Before me stretches a year of academics. If I keep on schedule, I’ll be done with classes in December, and then there’ll only be the final testing (or whatever) to convince them I deserve my degree (a Master’s degree, I’ve learned, entitles you to put the suffix Esq. behind your name. I don’t think I’ll avail myself of that).

So it’s a matter of doing my time, like a convict. Each day I do the designated work, and I’ll tick the days off one by one until I come out into the light at the end.

On an unconnected note, I bought my first pair of loafer shoes on Saturday. I suppose you’d call them loafers, though they don’t look quite like what I was taught to think of as loafers back in the ’50s. They look a little dorky to my eye, but not as dorky as walking around with my shoes untied (I have complained about modern Teflon shoelaces in this space before), and way less dorky than stopping to kneel down on my old man’s limbs to re-tie them. These are the small indignities God gives us, in His mercy, so that the Angel of Death, when he appears at last, won’t look like such an unwelcome guest after all.

24 Things No One Tells You About Book Publishing

Industry insiders could probably make several lists of twenty-four secrets or misunderstood facts or contentious minutiae about publishing, but here’s a good list on the writing life from Curtis Sittenfeld. I like this one most:

10. The goal is not to be a media darling; the goal is to have a career.

More on What Tyndale House Knew About Malarkey Book

The publisher of the book The Boy Who Came Back From Heaven is saying it knew nothing of Beth and Alex Malarkey’s complaints about the book until recently when Alex finally got through to the world that the book didn’t tell his story.

Tyndale says they tried to meet with the family and the agent who largely wrote the book, but Beth would not agree. Phil Johnson interprets the situation as being less than supportive.

“The thread that runs through all their correspondence with Beth is that they wanted to corner her before they would be willing to investigate her concerns,” [Johnson] wrote to the Guardian. “They kept pressing her to agree to a meeting where she and Alex would have to face Kevin and a phalanx of editors who were determined to press ahead with the project, no matter what objections Alex and she might have.”

We saw the same thing in Beth’s account from her blog. Company men had their own ideas, like journalists with a template, and kept pressing Alex to give them the details they wanted.

Warren Throckmorton notes Tyndale doubled down on this book last year when they released a pocket edition. These are not the marks of a Christian ministry. These are the marks of a purely market-driven organization.

Grousing about a TV show

I think I told you that my classes resumed last Monday. I wrote that in good faith, but in fact they start tomorrow. I got another week of freedom I hadn’t planned on.

I’ve used my winter break for a number of different purposes. There was the ordinary Christmas stuff. I did another revision on my translation of a book on Norway in the Viking Age, because the text I delivered to the publisher was a rough draft, and it’s been nagging at me. To my surprise, after I delivered the revision, the publisher told me they’re probably going to go ahead with it.
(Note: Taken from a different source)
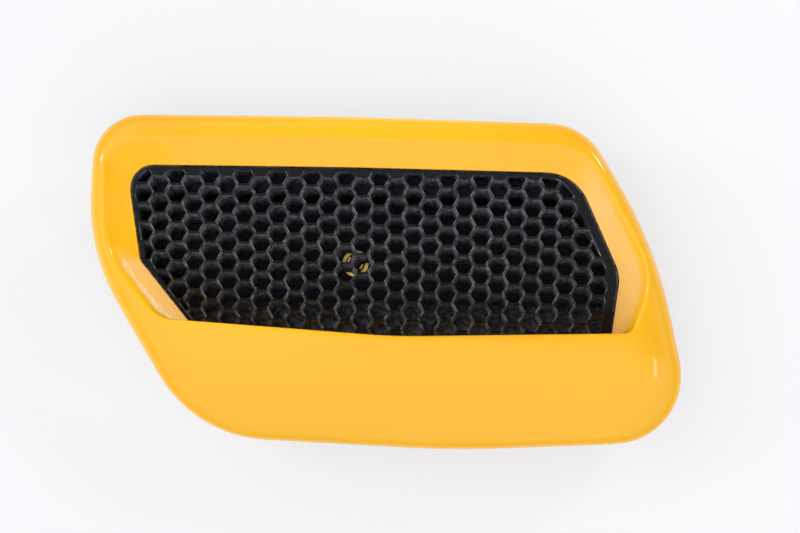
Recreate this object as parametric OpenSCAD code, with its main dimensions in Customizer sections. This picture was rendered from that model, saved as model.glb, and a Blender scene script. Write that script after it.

Most gratifying.

And then there were Christmas cards. And then there was taxes.

But I’ve loafed a little. Last night I watched a new TV show called “Backstrom.” Wikipedia tells me that it’s an Americanized adaptation of a series of Swedish detective novels. It stars Rainn Wilson, best known from “The Office.”

It was horrible. Or so it seemed to me. I kind of tuned it out after the first 15 minutes or so. Possibly it picked up while I wasn’t paying attention.

Comparisons to “House” come to mind. House was a rude and irascible genius. Backstrom is supposed to be the same.

But House had one thing this show lacked — wit. You couldn’t help liking House a little, most of the time. He was funny. He was obviously in physical pain, which made most of us cut him a little slack. And he had people around him — notably Dr. Wilson — who put up with his act because they had a history with him and had reasons (often opaque to us) for valuing him.

Backstrom has none of that. He’s just a jerk.

Memo to Hollywood: Being a jerk in itself is not the same as being interesting.